Soldaten, setzt euren Kampf um einen sofortigen Waffenstillstand fort! Wählt eure Delegierten für die Verhandlungen. Euer Oberbefehlshaber Fähnrich Krylenko geht heute zur Front, um die Sache des Kampfs für den Waffenstillstand in die eigenen Hände zu nehmen.

Nieder mit den alten Geheimverträgen und diplomatischen Intrigen!

Es lebe der ehrliche, offene Kampf um den allgemeinen Frieden!

Im Namen des Rates der Volkskommissare

Volkskommissar für auswärtige Angelegenheiten L. Trotzki.
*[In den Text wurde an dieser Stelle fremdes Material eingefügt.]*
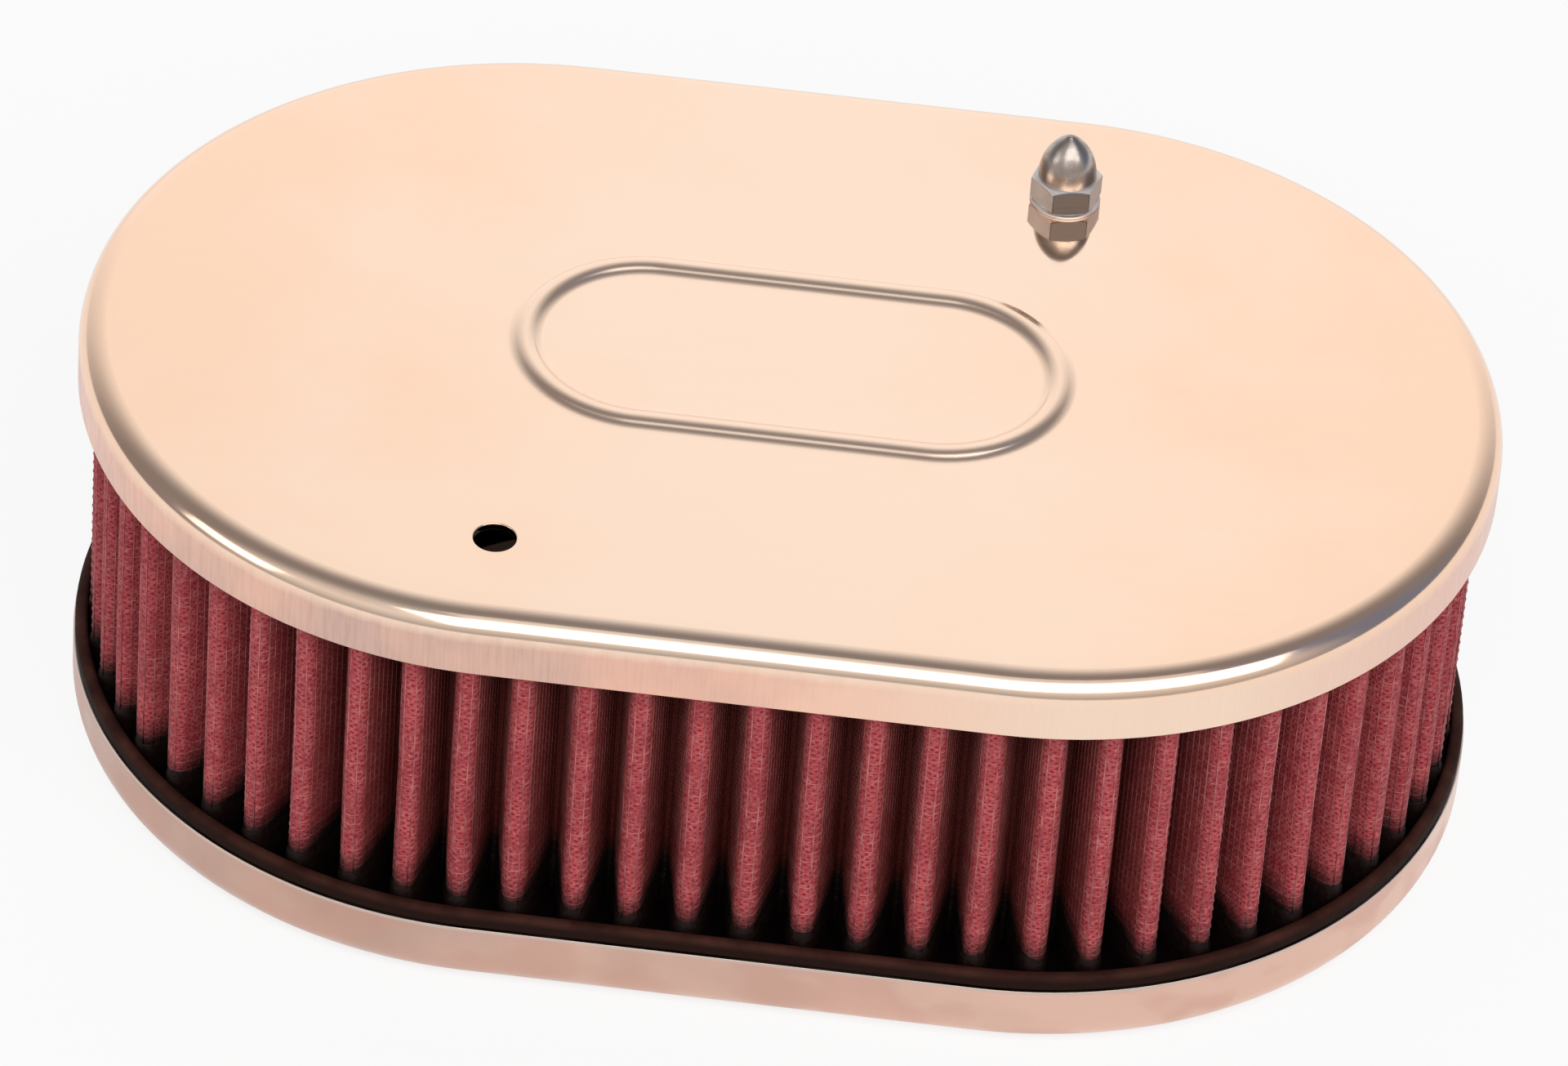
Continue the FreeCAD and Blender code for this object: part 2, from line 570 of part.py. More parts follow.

11. November, 6 Uhr Morgen, Smolny.

1 Der Text dieser Note lautete wie folgt:

Die Chefs der [Militär-]Missionen, die beim Obersten Russischen Kommando akkreditiert sind und auf der Grundlage präziser Anweisungen ihrer Regierungen durch Bevollmächtigte in Petrograd handeln, haben die Ehre, der Russischen Obersten Führung den energischsten Protest gegen jeden Verstoß gegen die Bedingungen des Vertrags vom 23. August (5. September) 1914 die der Ententemächte, in denen die Alliierten, einschließlich Russlands, feierlich versprachen, weder einen Waffenstillstand noch eine Aussetzung der Feindseligkeiten getrennt voneinander abzuschließen. Die unterzeichnenden Chefs der Militärmissionen halten es ebenfalls für ihre Pflicht, Eure Exzellenz zu informieren, dass jede Verletzung des Vertrages durch Russland schwere Folgen nach sich ziehen wird.“

2 Am 23. August 1914 wurde in London eine Vereinbarung zwischen Russland, Großbritannien und Frankreich über den Nichtabschluss eines Separatfriedens unterzeichnet. (Veröffentlicht in der Iswestija des Außenministeriums für 1915, Buch I).